Арина прибежит, держа свечу в дрожащей руке, увидит плачущих мужчин.
Один худенький, маленький – Александр Сергеевич.
Другой – огромный, сильный, басовитый – Иван Пущин, лицейский брат, «первый, бесценный друг».
Сутки провёл Иван Пущин в Михайловском.
Они говорили и не могли наговориться, смотрели и не могли насмотреться друг на друга. А в три часа ночи следующего дня, друзья простятся на вечную разлуку.
Ивану Пущину предстояла Сенатская площадь и тридцать лет сибирской каторги…
Александра Пушкина ждала смертельная пуля Дантеса.
Жена декабриста Никиты Муравьева, Александрина, белокурая и нежная, не боясь пронзительного ветра и густой метели, присаживалась на складной стул у высокого острожного забора в Чите.
В день своего приезда она вынула из собольей муфты листок бумаги, трепещущий в её узких пальцах, и передала Ивану Пущину. В камере острога он развернул его, и обжигающее волнение сжало горло:
Мой первый друг! Мой друг бесценный!
И я судьбу благословил.
Когда мой дом уединенный,
Печальным снегом занесенный
Твой колокольчик огласил…
Молю святое провиденье:
Да голос мой душе твоей
Дарует то же утешенье,
Да озарит он заточенье
Лучом лицейских ясных дней!
Он услышал голос Пушкина. Мягкий, нежный, певучий. Это впечатление живого присутствия Пушкина там, в каторжной земле, в ином времени и круге жизни, потрясло Пущина.
Февральский снег беснуется за окнами Пушкинской квартиры на Мойке.
Он похож на те давние снега и метели, сквозь вой и скрип которых звучал, звенел, заливался перед крыльцом михайловского дома пущинский колокольчик, и Пушкин со свечой в руке кричал с крыльца: «Прощай, друг!»
Пушкин умирал…
Словно догадываясь, что и через сто, и двести лет люди будут судить его жену, Александр Пушкин говорит: «Она бедная безвинно терпит и может ещё потерпеть во мнении людском». И ей: «Будь спокойна, ты ни в чём не виновата».

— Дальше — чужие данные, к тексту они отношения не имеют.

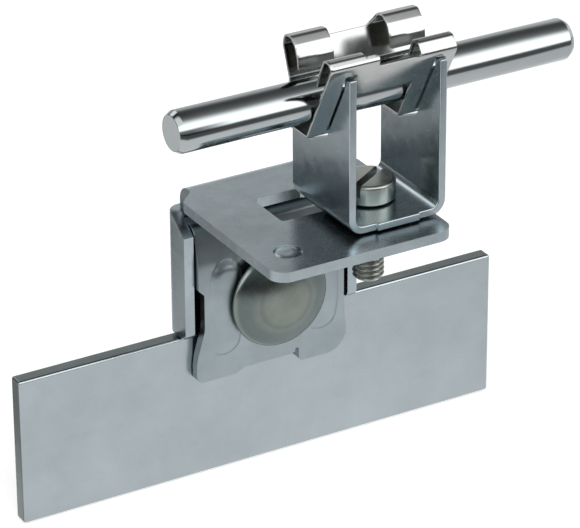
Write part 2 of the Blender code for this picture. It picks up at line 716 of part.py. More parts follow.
def build_spring_clip():
    axis = Vector((0.0, HOLDER_Y, ROD_Z))
    clip = outline_solid(
        "spring_clip", [sheet_section(clip_path(), CLIP_SHEET)], CLIP_WIDTH, FROM_SIDE,
        (CLIP_X, HOLDER_Y, ROD_Z), parts,
    )
    for name, left, right, near, back, low, high in clip_gaps():
        corner = Vector((left, near, low)) + axis
        opposite = Vector((right, back, high)) + axis
        combine(clip, block(name, corner, opposite, tools), "DIFFERENCE")
    horn_rear = HORN_DEPTH - HOLDER_DEPTH / 2
    slot_top = ROD_BELOW_LEG_TOP + 2 * CLEARANCE
    for side in (-1, 1):
        leg = HOLDER_RIGHT + side * (HOLDER_WIDTH - HOLDER_SHEET) / 2
        half = HOLDER_SHEET / 2 + CLEARANCE
        corner = Vector((leg - half, -HOLDER_DEPTH, horn_foot_level())) + axis
        opposite = Vector((leg + half, horn_rear + HORN_SLOT_MARGIN, slot_top)) + axis
        combine(clip, block("horn_slot", corner, opposite, tools), "DIFFERENCE")
    move_origin(clip, axis)
    finish(clip, material("clip_steel", BRIGHT_STEEL, 0.15))


def horn_foot_level():
    """Level above the rod's axis where the horn's rear edge meets the strap's line."""
    distance = CLIP_TOUCH + CLIP_SHEET / 2 + CLEARANCE
    rear = -HOLDER_DEPTH / 2 + HORN_DEPTH
    return (-distance - rear * cos(CLIP_SLOPE)) / sin(CLIP_SLOPE)


def notch_outline():
    """Cut-out of both legs, relative to the rod's axis."""
    distance = CLIP_TOUCH + CLIP_SHEET / 2 + CLEARANCE
    horn = -HOLDER_DEPTH / 2 + HORN_DEPTH
    rear = ROD_RADIUS + NOTCH_BEHIND_ROD
    clip_bottom = -ROD_RADIUS - CLIP_BELOW_ROD - CLIP_SHEET
    seat = clip_bottom - CLEARANCE
    floor = clip_bottom - NOTCH_BELOW_CLIP
    above = ROD_BELOW_LEG_TOP + HOLDER_SHEET
    return rounded([
        (horn, above, 0.0),
        (horn, horn_foot_level(), HORN_FOOT_RADIUS),
        (strap_line(seat, distance), seat, NOTCH_SEAT_RADIUS),
        (strap_line(seat, distance) + NOTCH_FRONT_RUN, floor, NOTCH_FRONT_RADIUS),
        (rear - NOTCH_REAR_RUN, floor, NOTCH_REAR_RADIUS),
        (rear, floor + NOTCH_REAR_RISE, NOTCH_REAR_RADIUS),
        (rear, above, 0.0),
    ], closed=True)


def build_holder_body():
    side = (HOLDER_WIDTH - HOLDER_SHEET) / 2
    base = HOLDER_BOTTOM + HOLDER_SHEET / 2
    bend = HOLDER_BEND + HOLDER_SHEET / 2
    u_path = [
        (-side, LEG_TOP, 0.0), (-side, base, bend), (side, base, bend), (side, LEG_TOP, 0.0),
    ]
    holder = outline_solid(
        "holder_body", [sheet_section(u_path, HOLDER_SHEET)], HOLDER_DEPTH, FROM_FRONT,
        (HOLDER_RIGHT, HOLDER_Y, 0), parts,
    )
    notch = outline_solid(
        "leg_notches", [notch_outline()], 2 * HOLDER_WIDTH, FROM_SIDE,
        (HOLDER_RIGHT, HOLDER_Y, ROD_Z), tools,
    )
    hole = cylinder(
        "base_hole", SCREW_DIAMETER / 2 + CLEARANCE, 6 * HOLDER_SHEET,
        Matrix.Translation((HOLDER_RIGHT, HOLDER_Y, base)),
    )
    front = HOLDER_Y - HOLDER_DEPTH / 2
    tab = block(
        "shear_tab",
        (HOLDER_RIGHT - TAB_WIDTH / 2, front - TAB_REACH, HOLDER_BOTTOM),
        (HOLDER_RIGHT + TAB_WIDTH / 2, front + HOLDER_SHEET, HOLDER_BOTTOM + HOLDER_SHEET),
        tools,
    )
    combine(holder, notch, "DIFFERENCE")
    combine(holder, tab, "UNION")
    combine(holder, hole, "DIFFERENCE")
    move_origin(holder, (HOLDER_RIGHT, HOLDER_Y, HOLDER_BOTTOM))
    finish(holder, material("holder_steel", STEEL, 0.3))


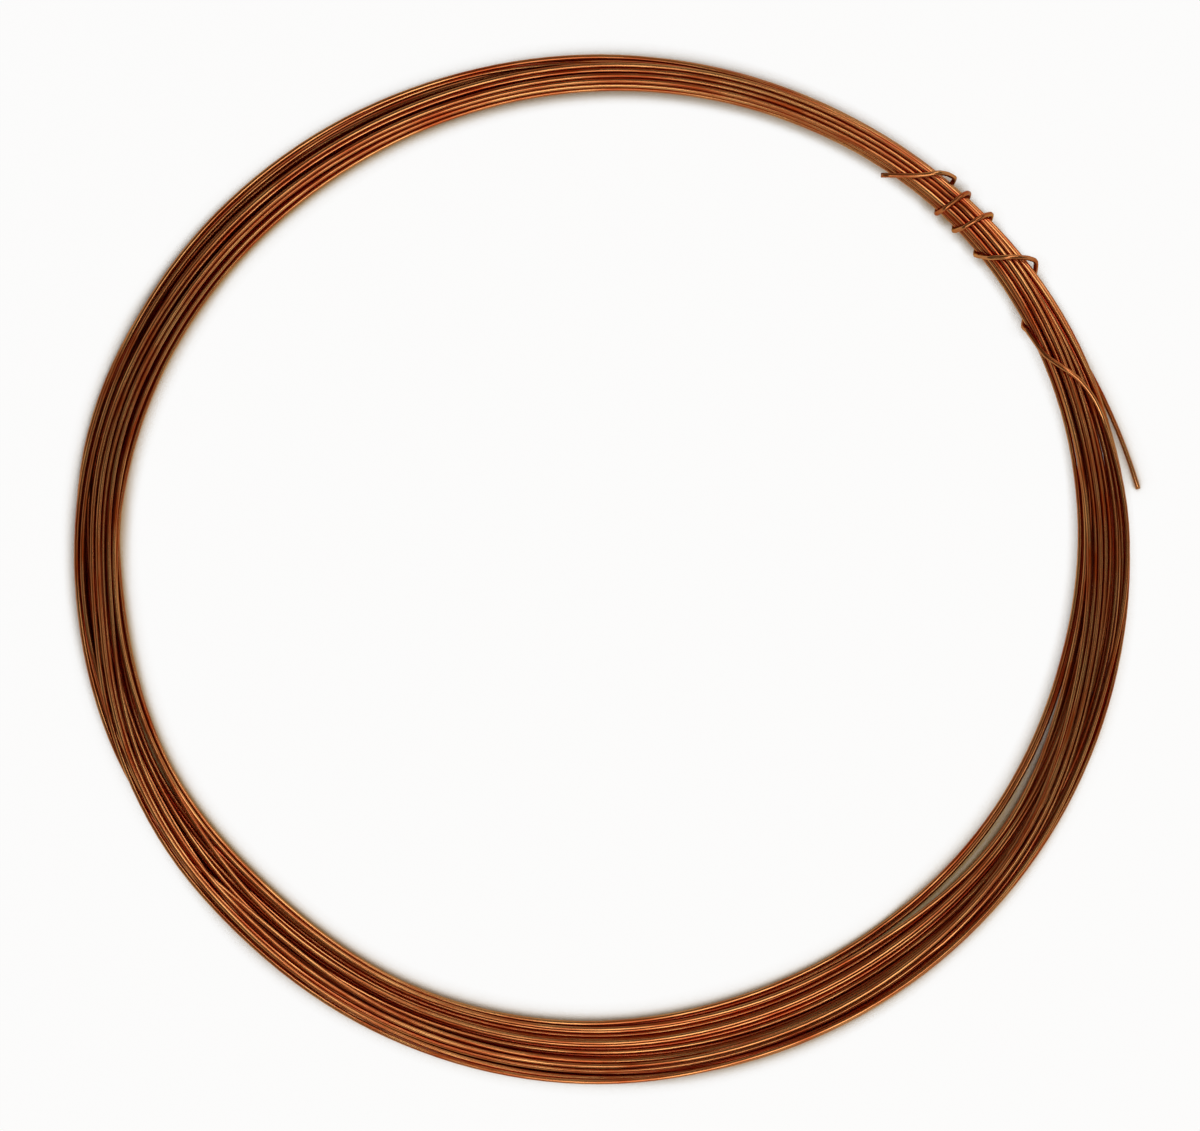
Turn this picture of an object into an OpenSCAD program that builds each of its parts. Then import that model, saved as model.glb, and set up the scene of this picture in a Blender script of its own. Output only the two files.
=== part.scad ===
// Copper wire coil: one length of bare soft copper wire, wound by hand into a ring.
// The wire starts at a free end outside the ring, runs round and round in loose turns, and its
// last stretch crosses the bundle and wraps it as a tie that holds the turns together.
//
// The whole coil is one swept wire. A turn's place across the bundle is set at eighteen stations
// round the ring, and its height follows from what it lies on: every turn is laid on the turns
// wound before it, so they rest on each other and never run into each other.

/* [Wire] */
// Diameter of the wire, 18 gauge
wire_d = 1.02; // [0.9:0.01:1.3]
// Room kept between wires that lie against each other
lay_gap = 0.03; // [0.02:0.01:0.08]

/* [Ring] */
// Mean diameter of the turns
ring_d = 206.4; // [160:0.1:260]
// Number of turns
turns = 23; // [21:1:24]
// Width of the bundle where its turns fan out most
fan_w = 14.4; // [11:0.1:18]

/* [Tie] */
// Slack of the tie at the bundle's outer edge
slack = 0.3; // [0:0.05:1]
// Extra room inside its first and its last loop
loop_off = 0.55; // [0.3:0.05:2]
// Length of the cut end that sticks out of the tie
tail_l = 7; // [3:0.1:15]

/* [Free end] */
// How far before the tie the wire starts, in degrees round the ring
start_back = 38.4; // [34:0.1:45]
// How far the free end stands out from the ring's middle line
start_out = 8.1; // [7:0.1:12]

/* [Hidden] */

sides = 6;               // flats round the swept wire
rings = 36;              // cross sections in one turn
stations = 18;           // places in one turn where the lay of the wire is set
pitch = wire_d + lay_gap;
tie_at = 46;             // where the tie sits and the stations start, in degrees round the ring

// How far the ring's middle line strays from a circle at each station.
ring_stray = [0.9, -0.6, -1.6, -2.1, -1.4, 0.2, 1.7, 1.6, 0.8,
              -0.4, -0.5, -0.6, -0.4, 0.1, 0.6, 1.1, 1.9, 1.8];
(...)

Упав на колени перед диваном, на котором лежал её только что умерший муж, она в слезах толкала его и твердила: «Пушкин, Пушкин, ты жив?» …
Когда мёртвого Александра Пушкина вынесут из его кабинета, в кабинете останутся нераспроданные экземпляры «Современника», книги от пола и до потолка, которым за минуту до смерти он сказал: «Прощайте, друзья!», и узкий диван в пятнах крови…
Бессмертие… Смысл этого слова, друг Александра Пушкина, литературовед и составитель словаря русского живого языка Владимир Иванович Даль, возможно поймёт в день кончины поэта…
И запишет:
«БЕССМЕРТИЕ – непричастность смерти, принадлежность, свойство, качество неумирающего, вечно сущего; жизнь духовная, бесконечная, независимая от плоти. Всегдашняя или продолжительная память о человеке на земле, по заслугам или делам его».